Planted Tank Guru
Join Date: Jan 2010
Location: Contra Costa CA
Maybe. Can you add a better picture?
The fungus grows white but can collect dust, so turns grey. It is soft and gooey, has no real structure (no stems or roots) and it is pretty easy to remove.
Black Beard Algae is much darker, though individual strands might look lighter. Usually you cannot really see a single strand; it grows in a mass. It clings really well. Almost impossible to remove. While botanically it does not have stems and roots in the same way as higher plants, you should be able to tell that there are some sort of structures.
Ammonia: The best way to deal with it is to do water changes, but the new water must have no ammonia. Tap water treated with chloramine has ammonia.
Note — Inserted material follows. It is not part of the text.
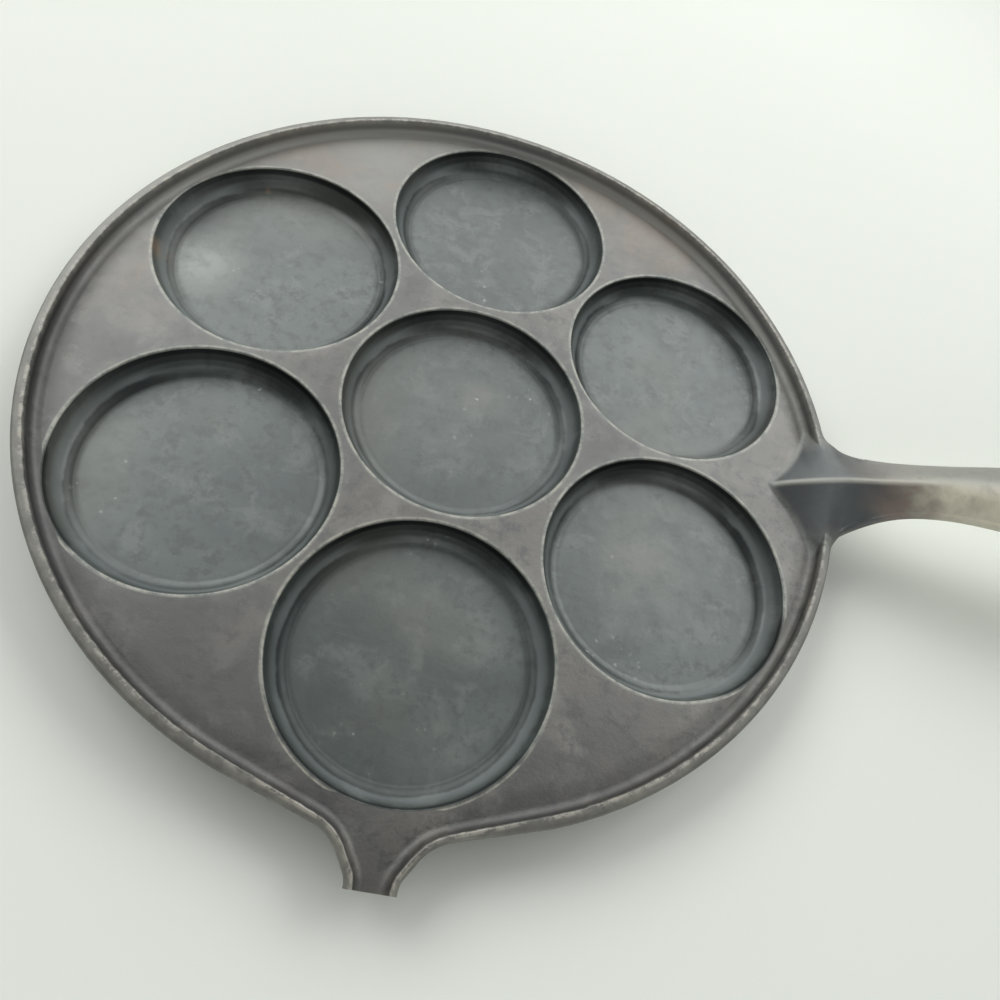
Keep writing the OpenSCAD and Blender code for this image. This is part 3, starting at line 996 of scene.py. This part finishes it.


# %% [markdown]
# ## The wells
# A well is smoother and bluer than the deck, because batter and fat have built up a glassy
# coat. Its floor has soft clouds, faint scratches and a few pale specks. A dark line runs round
# the floor. A paler streak lies in the hollow corner. Painted shade lies over the hollow corner
# and under the lip, heaviest on the far side, where it makes the far wall almost black under the
# lip; the dark line and this painted shade are weaker in a few listed places. The lip is worn to
# a thin bright line, with a thin line of painted shade just inside it along the pan's near edge.

# %% Make the finish of a well
STREAK_IN = 2.4
LINE_IN, LINE_OUT = (7.4, 5.8), (3.0, 4.2)
# Painted shade over the hollow corner, from these distances inside the lip
FILLET_SHADE_IN, FILLET_SHADE_OUT = (6.0, 5.2), (2.9, 3.7)
# Places where the dark line and the painted shade are weaker
FAINT_PLACES = [(-28.0, -39.0, 30), (34.0, -50.0, 34), (41.0, -12.0, 22), (-41.0, -12.0, 22)]
FAINT_PLACES.append((-62.0, 68.0, 36))
SHADY_PLACES = [(0.0, -116.0, 54), (-104.0, -62.0, 24), (100.0, -62.0, 26)]
SPECK_PLACES = {"well_iron_5": (-2.0, -106.0, 26), "well_iron_4": (-92.0, -50.0, 18)}


def band(inner, lip_r, start, end, outer):
    """1 between two distances inside the lip; each is where the step begins and ends."""
    low = inner.limit((lip_r - start[0]) * MM, (lip_r - start[1]) * MM)
    return low * outer.limit((lip_r - end[0]) * MM, (lip_r - end[1]) * MM)


def make_well_iron(name, x, y, lip_r, seed, marks):
    made = start_material(name)
    place = made[2]
    local = moved(place, (seed * 1.7, -seed * 0.9, seed * 0.31))
    reach = distance_from(place, x, y)
    height = axis(place, 2)
    away = axis(place, 1) - y * MM
    broad = cloud(local, 20.0, 4.0, 0.55, 0.8)
    middle = cloud(moved(local, (5, 3, 0)), 75.0, 5.0, 0.62, 0.5)
    fine = cloud(moved(local, (2, 1, 0)), 240.0, 5.0, 0.7)
    colour = blend_colours(place, broad.limit(0.34, 0.70), SLATE, SLATE_LIGHT)
    colour = colour.mix(SLATE_PALE, middle.limit(0.49, 0.66) * 0.6)
    colour = colour.mix(SLATE_DARK, fine.limit(0.47, 0.66) * 0.75)
    warm = cloud(moved(local, (0, 0, 4)), 14.0, 3.0, 0.5).limit(0.50, 0.66)
    colour = colour.mix(WARM_GREY, warm * 0.5)
    across_way = cloud(stretched(local, (1.0, 14.0, 1.0)), 70.0, 2.0, 0.5).limit(0.64, 0.74)
    other_way = stretched(moved(local, (3, 3, 3)), (16.0, 1.2, 1.0))
    along_way = cloud(other_way, 60.0, 2.0, 0.5).limit(0.64, 0.74)
    colour = colour.mix(SLATE_PALE, strongest([across_way, along_way]) * 0.14)
    inside = height.limit(1.6 * MM, 2.9 * MM)
    for mark_x, mark_y, width, paint, share in marks:
        edge = cloud(moved(local, (8, 2, 0)), 90.0, 5.0, 0.65).limit(0.25, 0.62)
        colour = colour.mix(paint, spot(place, mark_x, mark_y, width) * edge * share * inside)
    few = cloud(moved(local, (7, 7, 7)), 42.0, 3.0, 0.6).limit(0.56, 0.68)
    if name in SPECK_PLACES:
        few = strongest([few, spot(place, *SPECK_PLACES[name])])
    ragged = cells(shaken(local, 500.0, 0.0022), 260.0)
    colour = colour.mix(SPECK, ragged.limit(0.20, 0.08) * few * middle.limit(0.45, 0.60) * 0.8)
    far = away.limit(0.20 * lip_r * MM, 0.90 * lip_r * MM)
    near = away.limit(-0.25 * lip_r * MM, -0.85 * lip_r * MM)
    top = away.limit(0.60 * lip_r * MM, 0.84 * lip_r * MM)
    streak = reach.peak((lip_r - STREAK_IN) * MM, 1.5 * MM) * (0.55 + 0.45 * broad.limit(0.36, 0.60))
    colour = colour.mix(STREAK_BLUE, streak * (1 - top) * inside * 0.9)
    worn = cloud(moved(place, (9, 0, 0)), 230.0, 4.0, 0.7)
    on_lip = height.limit((deck_z - 0.9) * MM, (deck_z - 0.25) * MM)
    outside = reach.limit((lip_r + 0.40) * MM, (lip_r + 0.75) * MM)
    colour = colour.mix(deck_colour(place), outside)
    shady = strongest([spot(place, *one).limit(0.0, 0.4) for one in SHADY_PLACES])
    lip = (reach - 0.45 * MM * shady).peak((lip_r + 0.35) * MM, 0.85 * MM) * on_lip
    colour = colour.mix(WORN, lip * (0.10 + 0.75 * worn.limit(0.32, 0.66)))
    wavy = reach + 1.8 * MM * (middle - 0.5) + 2.0 * MM * (broad - 0.5)
    line = band(wavy, lip_r, LINE_IN, LINE_OUT, wavy)
    fillet_shade = band(reach, lip_r, FILLET_SHADE_IN, FILLET_SHADE_OUT, wavy)
    far_corner = height.limit((WELL_FLOOR_T + 0.3) * MM, (WELL_FLOOR_T + 1.2) * MM) * top
    under_lip = height.limit((deck_z - 3.6) * MM, (deck_z - 1.6) * MM)
    deep = height.limit((deck_z - 5.2) * MM, (deck_z - 3.2) * MM) * far
    dark_kept = 1 - 0.85 * strongest([spot(place, *one) for one in FAINT_PLACES])
    near_fade = 1 - (0.2 if name == "well_iron_5" else 0.7) * near
    thin = reach.peak((lip_r - 0.1) * MM, 1.1 * MM)
    # Apart from the dark line, these darkenings are painted shade: over the hollow corner, on the far
    # wall, in the far corner, under the lip and just inside the lip on the near side
    grime_and_shade = strongest([
        line * (0.26 + 0.24 * middle) * (1 - 0.8 * near) * (1 - 0.8 * top) * dark_kept,
        fillet_shade * (0.64 - 0.40 * top) * near_fade * dark_kept,
        deep * (0.35 + 0.40 * dark_kept),
        far_corner * (0.34 + 0.2 * broad),
        under_lip * (0.08 + 0.22 * (1 - near) + 0.60 * far),
    ]) * (1 - on_lip)
    grime_and_shade = strongest([grime_and_shade, thin * shady * 0.75]) * inside
    rough = 0.34 + 0.16 * fine + 0.14 * middle
    return finish_iron(made, colour, rough, iron_relief(place), 0.3, grime_and_shade, COOL_TINT)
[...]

Dechlorinator will lock up the ammonia, usually long enough for the nitrifying bacteria to deal with it, but for fry in a new set up you might want to start with RO or distilled water that you know has no chlorine or chloramine. Then add just the minerals you need to make it match what they were in before.
Nitrite: If the test shows NO2, then add salt (Sodium chloride) at the rate of 1 teaspoon per 20 gallons. This is a very low dose, OK for most salt-sensitive fish. Salt can also relieve stress to some extent. For a soft water species, though, I would not add salt unless there was an obvious reason like NO2 or Ich.